The gfs2 code is very similar to an earlier attempt I made in bz #1027451, where I found about about the lock ordering issue. The code is significantly simpler than the old freezing code, and the same series of events happens on all of the nodes of the cluster to freeze and unfreeze a filesystem.
The second directory, patches_split, contains two patches that when applied together, recreate new_freeze.patch. reversed_old_freeze.patch reverts my old freeze fix, and freeze_needs_vfs_hook.patch adds the new one from scratch. This makes it easier to read all the logic of the new freeze code, since it shares a chunck of it with my earlier freeze patch.

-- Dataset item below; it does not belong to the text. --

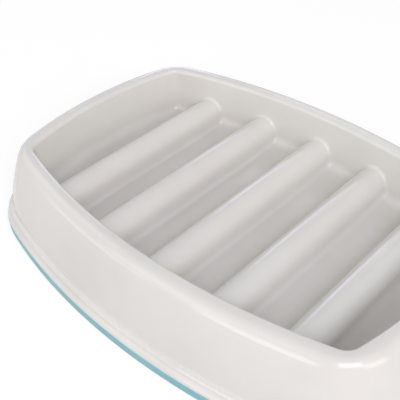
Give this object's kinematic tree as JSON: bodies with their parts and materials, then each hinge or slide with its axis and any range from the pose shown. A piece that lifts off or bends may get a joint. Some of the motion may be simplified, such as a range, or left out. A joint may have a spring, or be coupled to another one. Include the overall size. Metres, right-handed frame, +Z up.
{
  "type": "slow feeder bowl",
  "caption": "Shallow tray-shaped pet bowl with rounded cross ridges in its basin, a flared skirt and a soft non-slip ring under its foot.",
  "frame": {"origin": "centre of the ring's underside, on the surface that the bowl stands on", "axes": "+X along the bowl's length, +Y along the ridges, +Z up"},
  "size_m": [0.24, 0.17, 0.0395],
  "materials": {
    "bowl_plastic": "satin injection-moulded polypropylene, warm light grey",
    "ring_rubber": "soft matt thermoplastic elastomer, turquoise"
  },
  "bodies": {
    "root": {"bowl": "bowl_plastic", "non_slip_ring": "ring_rubber"}
  },
  "joints": []
}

Created attachment 931677 [details]
new version of patches to implement gfs2 freeze method
This is exactly the same as the old patch, with some fixes to new_hook.patch to make reiserfs work correctly.
Created attachment 935766 [details]
version that fixes gfs2 in new_hook.patch
In the previous version, I accidentally left the gfs2 changes out of new_hook.patch. This didn't effect anything once both patches were applied, but it meant that freezing wouldn't work on gfs2 with just the first patch applied. This version makes new_hook.patch keep freezing working the current way on gfs2.
This version also doesn't have the split-out version of patches, were I first removed the old freeze code, and then added the new freeze code from scratch.
Is this now complete? I have a feeling we could close this bug now.